<<<<

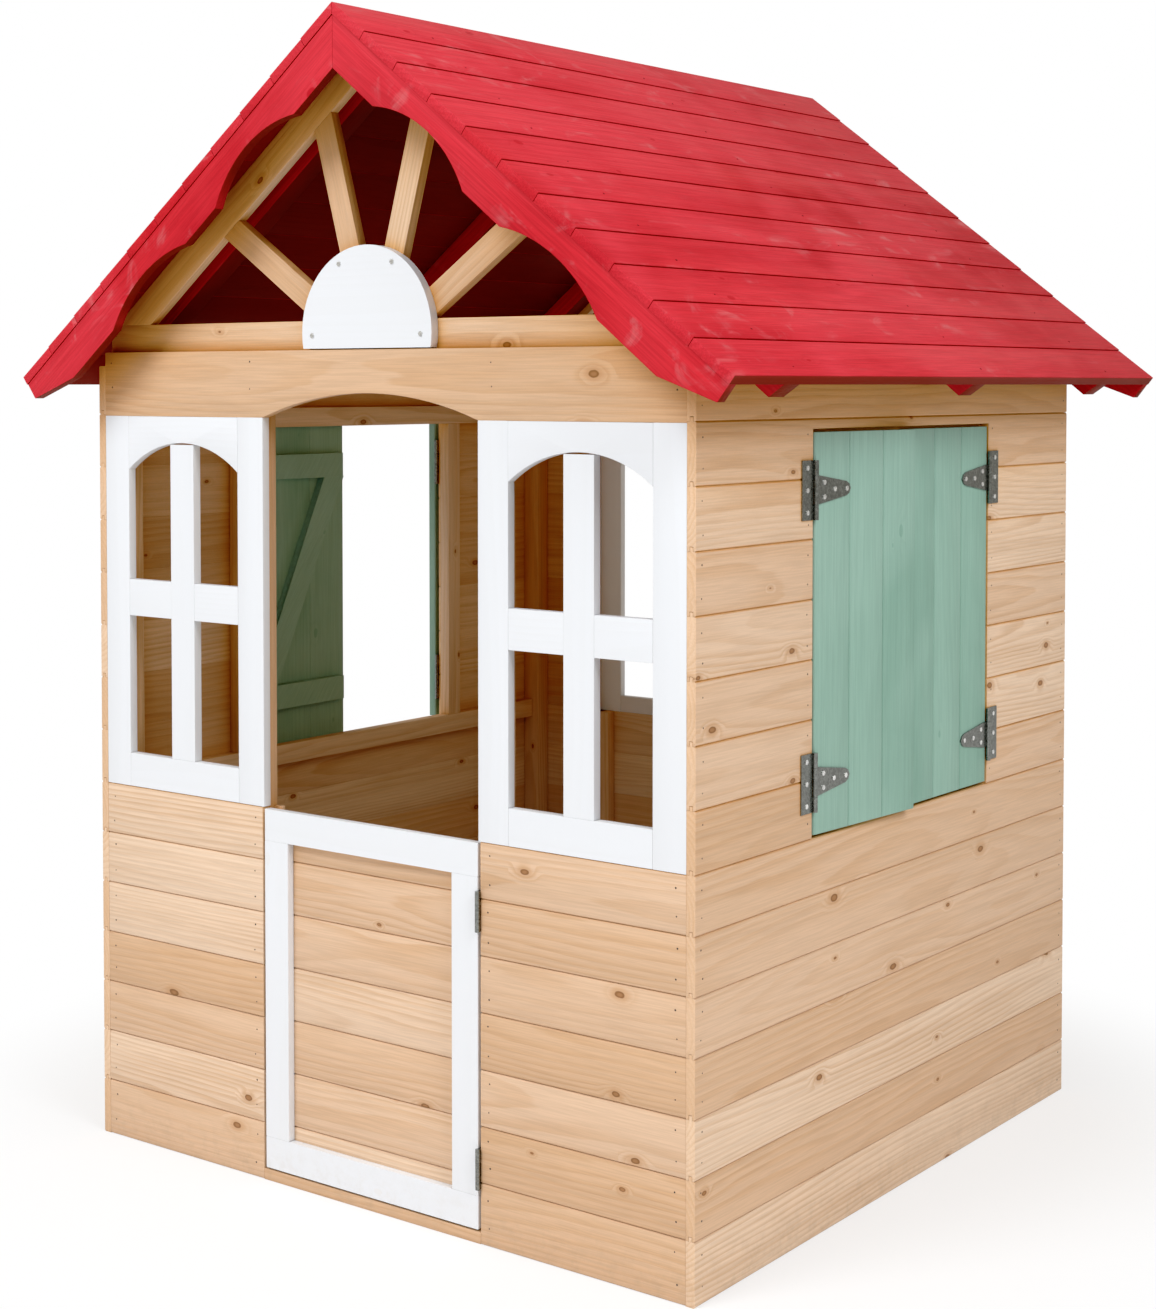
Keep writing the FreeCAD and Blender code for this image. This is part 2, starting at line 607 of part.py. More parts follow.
batten_section = outline("batten_section", [
    ("0", "-roof_board_thick - batten_deep"),
    ("slope_length - batten_back - batten_cut", "-roof_board_thick - batten_deep"),
    ("slope_length - batten_back", "-roof_board_thick"), ("0", "-roof_board_thick")])
BATTENS = [front_inside + " + truss_thick + batten_front + batten_wide",
           "batten_middle + batten_wide / 2", rear_inside + " - truss_thick"]
right_battens = tilted("right_battens", [
    push("batten_%d" % i, batten_section, "batten_wide", ("0", y, "0"), TO_FRONT)
    for i, y in enumerate(BATTENS)])
node("roof_battens_right", right_battens)
node("roof_battens_left", mirrored("left_battens", right_battens))

barge_section = outline("barge_section", [
    ("0", "-roof_board_thick - barge_deep"), ("tail_start", "-roof_board_thick - barge_deep"),
    ("slope_length - barge_step", "-roof_board_thick - tail_deep"),
    ("slope_length - barge_step", "-roof_board_thick"), ("0", "-roof_board_thick")])


def barge(name, back):
    """One right-hand barge board with two hollows in its lower edge; back is its rear plane."""
    plain = push(name + "_plain", barge_section, "barge_thick", ("0", back, "0"), TO_FRONT)
    hollows = []
    for along, deep, radius in (("notch_upper", "notch_deep", "hollow_upper"),
                                ("notch_lower", "notch_shallow", "hollow_lower")):
        middle = "-roof_board_thick - barge_deep + %s - %s" % (deep, radius)
        hollows.append(rod("%s_%s" % (name, radius), (along, back + " + barge_thick", middle),
                           radius, "3 * barge_thick", TO_FRONT))
    cut = without(name + "_cut", plain, group(name + "_hollows", hollows))
    right = tilted(name + "_right", [cut])
    node(name + "_right", right)
    node(name + "_left", mirrored(name + "_mirror", right))


barge("front_barge", "barge_thick + barge_step - roof_length / 2")
barge("rear_barge", "roof_length / 2 - barge_step")

# Door: level boards with a frame planted on their face, hung on its right edge
door_first = board_section("door_first", "door_first_board", groove=False)
door_middle = board_section("door_middle", "door_board")
door_second_low = "door_bottom + door_first_board"
door_last_low = door_second_low + " + (door_boards - 2) * door_board"
door_last_high = "(door_top - door_top_drop - (%s))" % door_last_low
door_last = board_section("door_last", door_last_high, tongue=False)
door_rows = [(door_first, "door_bottom")]
door_rows += [(door_middle, "%s + %d * door_board" % (door_second_low, i)) for i in range(DOOR_BOARDS - 2)]
door_rows += [(door_last, door_last_low)]
node("door_boards", boards("door", door_rows, "2 * door_half", "door_half",
                           "front_face + door_frame_thick + board_thick", TO_LEFT))


def planted(name, low_x, high_x, low_z, high_z):
    return block(name, (low_x, "front_face", low_z),
                 ("(%s) - (%s)" % (high_x, low_x), "door_frame_thick", "(%s) - (%s)" % (high_z, low_z)))


node("door_rails", group("rails_of_door", [
    planted("door_rail_top", "-door_half", "door_half", "door_top - door_frame", "door_top"),
    planted("door_rail_low", "-door_half", "door_half", "door_bottom", "door_bottom + door_frame")]))
door_stile = planted("door_stile", "door_half - door_frame", "door_half",
                     "door_bottom + door_frame", "door_top - door_frame")
node("door_stiles", group("stiles_of_door", [door_stile, mirrored("door_stile_left", door_stile)]))


# Butt hinges: the pin belongs to the fixed leaf and runs through the middle knuckle
def butt_hinge(name, middle):
    line_y = "front_face - butt_barrel"
    third = "(butt_high - 2 * knuckle_gap) / 3"
    low = "%s - butt_high / 2" % middle
    clear = line_y + " + butt_barrel + knuckle_gap"
    deep = "butt_deep - knuckle_gap"
    fixed = [
        block(name + "_fixed_leaf", ("doorway_half - butt_leaf", clear, low),
              ("butt_leaf", deep, "butt_high")),
        rod(name + "_pin", ("butt_line", line_y, low), "pin", "butt_high", UPRIGHT)]
    for end, start in (("low", low), ("top", "%s + butt_high / 2 - %s" % (middle, third))):
        fixed.append(rod("%s_knuckle_%s" % (name, end), ("butt_line", line_y, start),
                         "butt_barrel", third, UPRIGHT))
        fixed.append(block("%s_tab_%s" % (name, end), ("doorway_half - butt_leaf", line_y, start),
                           ("butt_leaf", "butt_barrel + knuckle_gap", third)))
    start = "%s + %s + knuckle_gap" % (low, third)
    moving = [
        block(name + "_door_leaf", ("door_half", clear, low), ("butt_leaf", deep, "butt_high")),
        block(name + "_door_tab", ("door_half", line_y, start),
              ("butt_leaf", "butt_barrel + knuckle_gap", third)),
        rod(name + "_door_knuckle", ("butt_line", line_y, start), "butt_barrel", third, UPRIGHT)]
    bore = rod(name + "_bore", ("butt_line", line_y, low), "pin + pin_play", "butt_high", UPRIGHT)
    return joined(name + "_fixed", fixed), without(name + "_moving", joined(name + "_swing", moving), bore)


butts = [butt_hinge("lower_butt_hinge", "lower_butt"), butt_hinge("upper_butt_hinge", "upper_butt")]
node("door_hinge_fixed_leaves", group("butts_fixed", [fixed for fixed, moving in butts]))
node("door_hinge_moving_leaves", group("butts_moving", [moving for fixed, moving in butts]))

# Shutters: drawn for the front opening edge of the right wall. The hinge line is the origin,
# +X points out of the wall and +Y runs from the hinge line to the free edge.
shutter_first = board_section("shutter_first", "shutter_board", "shutter_thick", groove=False)
shutter_middle = board_section("shutter_middle", "shutter_board", "shutter_thick")
shutter_last = board_section("shutter_last", "shutter_board", "shutter_thick", tongue=False)
shutter_back = "-barrel - shutter_thick"
shutter_boards = group("shutter_boards", [
    push("shutter_board_%d" % i, section, "shutter_high",
         (shutter_back, "shutter_gap + %d * shutter_board" % i, "shutter_bottom"), UPRIGHT)
    for i, section in enumerate([shutter_first] + [shutter_middle] * (SHUTTER_BOARDS - 2) + [shutter_last])])

ledge_back = shutter_back + " - board_thick"
ledge_end = "shutter_gap + shutter_wide - ledge_free"
brace_section = outline("brace_section", [
    ("ledge_inset", "ledge_low + ledge_high"), ("ledge_inset + brace_wide", "ledge_low + ledge_high"),
    (ledge_end, "ledge_up"), (ledge_end + " - brace_wide", "ledge_up")])
brace = push("brace", brace_section, "board_thick", (ledge_back, "0", "0"), TO_RIGHT)
ledges = [block("ledge_%d" % i, (ledge_back, "ledge_inset", z),
                ("board_thick", "%s - ledge_inset" % ledge_end, "ledge_high"))
          for i, z in enumerate(("ledge_low", "ledge_up"))]
shutter_ledges = group("shutter_ledges", ledges + [brace])

# T hinge: the pin belongs to the wall plate and runs through the knuckle of the flap
flap_section = outline("flap_section", [
    ("0", "-flap_root / 2"), ("flap_neck", "-flap_root / 2"), ("flap_long - flap_nose", "-flap_cheek / 2"),
    ("flap_long - flap_bevel", "-flap_chin / 2"), ("flap_long", "0"),
    ("flap_long - flap_bevel", "flap_chin / 2"),
    ("flap_long - flap_nose", "flap_cheek / 2"), ("flap_neck", "flap_root / 2"), ("0", "flap_root / 2")])
FLAP_SCREWS = [("flap_screw_near", "-flap_root / 4"), ("flap_screw_near", "flap_root / 4"),
               ("flap_screw_far", "0"), ("flap_long - flap_nose", "0")]
PLATE_SCREWS = [("-plate_screw_back", "%d * plate_screw_apart" % i) for i in (-1, 0, 1)]
OUT = FreeCAD.Rotation(V(0, 1, 0), 90)
seat_x = "leaf_thick - barrel"


def leaf_screws(name, places):
    return group(name, [screw("%s_%d" % (name, i), (seat_x, y, z), "leaf_thick", OUT)
                        for i, (y, z) in enumerate(places)])


flap_screws = leaf_screws("flap_screws", FLAP_SCREWS)
flap_solid = joined("flap_solid", [
    push("flap_plate", flap_section, "leaf_thick", ("-barrel", "0", "0"), TO_RIGHT),
    rod("flap_knuckle", ("0", "0", "-flap_root / 2"), "barrel", "flap_root", UPRIGHT)])
flap_bored = without("flap_bored", flap_solid, rod("flap_bore", ("0", "0", "-plate_high / 2"),
                                                   "pin + pin_play", "plate_high", UPRIGHT))
flap = without("flap", flap_bored, flap_screws)

plate_screws = leaf_screws("plate_screws", PLATE_SCREWS)
knuckle = "(plate_high - flap_root) / 2 - knuckle_gap"
plate_parts = [
    block("plate_leaf", ("-barrel", "-plate_wide", "-plate_high / 2"),
          ("leaf_thick", "plate_wide - barrel - knuckle_gap", "plate_high")),
    rod("plate_pin", ("0", "0", "-plate_high / 2"), "pin", "plate_high", UPRIGHT)]
for end, start in (("low", "-plate_high / 2"), ("top", "flap_root / 2 + knuckle_gap")):
    plate_parts.append(rod("plate_knuckle_" + end, ("0", "0", start), "barrel", knuckle, UPRIGHT))
    plate_parts.append(block("plate_tab_" + end, ("-barrel", "-barrel - knuckle_gap", start),
                             ("leaf_thick", "barrel + knuckle_gap", knuckle)))
plate = without("plate", joined("plate_solid", plate_parts), plate_screws)


def at_both_hinges(name, source):
    """The same hinge part at the lower and the upper hinge."""
    return group(name, [group(name + "_lower", [source], ("0", "0", "lower_hinge")),
                        group(name + "_upper", [source], ("0", "0", "upper_hinge"))])


flaps = at_both_hinges("flaps", flap)
flap_screw_set = at_both_hinges("flap_screw_set", flap_screws)
plates = at_both_hinges("plates", plate)
plate_screw_set = at_both_hinges("plate_screw_set", plate_screws)

hinge_x = "house_width / 2 + barrel"
hinge_front = "opening_front + shutter_gap"
hinge_rear = "opening_rear - shutter_gap"
SHUTTERS = [
    ("right_front", 1, 1, "-ajar"),
    ("right_rear", 1, -1, "0"),
    ("left_front", -1, 1, "left_ajar"),
    ("left_rear", -1, -1, "-thrown_back")]


def handed(name, source, side, end):
    """Turn a right-hand front piece into the one for another side or end."""
    if side < 0:
        source = mirrored(name + "_side", source)
    if end < 0:
        source = mirrored(name + "_end", source, V(0, 1, 0))
    return source


wall_plates = []
wall_plate_screws = []
for place, side, end, angle in SHUTTERS:
    at = (hinge_x if side > 0 else "-(%s)" % hinge_x, hinge_front if end > 0 else hinge_rear, "0")
    for part, source in (("boards", shutter_boards), ("ledges", shutter_ledges), ("hinge_flaps", flaps),
                         ("flap_screws", flap_screw_set)):
        name = "%s_shutter_%s" % (place, part)
        node(name, group(name, [handed(name, source, side, end)], at, V(0, 0, 1), angle))
    wall_plates.append(group(place + "_plates", [handed(place + "_plate", plates, side, end)], at))
    wall_plate_screws.append(group(place + "_plate_screws", [
        handed(place + "_plate_screw", plate_screw_set, side, end)], at))
node("shutter_hinge_wall_plates", group("wall_plates", wall_plates))
node("shutter_wall_plate_screws", group("wall_plate_screws", wall_plate_screws))

doc.recompute()

for obj in doc.Objects:
    if "Invalid" in obj.State or "Error" in obj.State:
        raise RuntimeError("%s did not rebuild: %s" % (obj.Label, obj.State))
for obj in NODES:
    if obj.Shape.isNull() or not obj.Shape.isValid() or not obj.Shape.Solids:
        raise RuntimeError("%s has no valid solid" % obj.Label)

os.makedirs("parts", exist_ok=True)
for obj in NODES:
    obj.Shape.exportStep("parts/%s.step" % obj.Label)
    print(obj.Label, len(obj.Shape.Solids), "solids", round(obj.Shape.Volume / 1000.0, 1), "cm3")
print(len(NODES), "nodes")
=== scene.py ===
# %% [markdown]
# # A timber playhouse, from boards to picture
#
# A garden playhouse is carpentry at half size: tongue-and-groove boards nailed to square posts, a
# board roof on battens, a low door on butt hinges and shutters on T hinges. Its measured solids come
# ready made. This notebook gives them their surfaces, adds the nails and small wear that tell a real
# house from a drawing, and sets up a plain studio around it.
#
# We begin with the solids. They are loaded as the frame that everything else is fitted to.

# %% Load the measured solids
import json
import math

import bpy
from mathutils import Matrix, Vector


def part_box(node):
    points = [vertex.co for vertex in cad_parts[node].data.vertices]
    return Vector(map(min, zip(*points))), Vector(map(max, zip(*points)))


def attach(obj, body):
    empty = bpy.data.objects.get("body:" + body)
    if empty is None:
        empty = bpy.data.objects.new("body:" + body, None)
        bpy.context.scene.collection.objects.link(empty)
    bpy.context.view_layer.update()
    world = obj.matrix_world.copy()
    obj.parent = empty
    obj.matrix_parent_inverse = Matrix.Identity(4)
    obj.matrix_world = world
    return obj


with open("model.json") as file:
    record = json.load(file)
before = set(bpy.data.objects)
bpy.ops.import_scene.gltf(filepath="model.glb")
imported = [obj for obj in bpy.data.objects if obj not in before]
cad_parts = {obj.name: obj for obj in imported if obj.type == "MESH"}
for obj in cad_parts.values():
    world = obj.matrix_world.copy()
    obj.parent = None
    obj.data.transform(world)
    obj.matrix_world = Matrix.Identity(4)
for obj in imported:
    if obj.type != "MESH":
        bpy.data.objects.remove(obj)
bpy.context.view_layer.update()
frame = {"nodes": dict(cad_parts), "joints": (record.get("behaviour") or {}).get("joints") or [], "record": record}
print("pieces loaded:", len(frame["nodes"]))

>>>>

| WHAT TO PRODUCE |
Taking the lines above, repeat exactly those from the line that contains "doc.recompute()" through the line that contains "from mathutils import Matrix, Vector", and both of those lines as well. Include nothing else.

| SOLUTION |
doc.recompute()

for obj in doc.Objects:
    if "Invalid" in obj.State or "Error" in obj.State:
        raise RuntimeError("%s did not rebuild: %s" % (obj.Label, obj.State))
for obj in NODES:
    if obj.Shape.isNull() or not obj.Shape.isValid() or not obj.Shape.Solids:
        raise RuntimeError("%s has no valid solid" % obj.Label)

os.makedirs("parts", exist_ok=True)
for obj in NODES:
    obj.Shape.exportStep("parts/%s.step" % obj.Label)
    print(obj.Label, len(obj.Shape.Solids), "solids", round(obj.Shape.Volume / 1000.0, 1), "cm3")
print(len(NODES), "nodes")
=== scene.py ===
# %% [markdown]
# # A timber playhouse, from boards to picture
#
# A garden playhouse is carpentry at half size: tongue-and-groove boards nailed to square posts, a
# board roof on battens, a low door on butt hinges and shutters on T hinges. Its measured solids come
# ready made. This notebook gives them their surfaces, adds the nails and small wear that tell a real
# house from a drawing, and sets up a plain studio around it.
#
# We begin with the solids. They are loaded as the frame that everything else is fitted to.

# %% Load the measured solids
import json
import math

import bpy
from mathutils import Matrix, Vector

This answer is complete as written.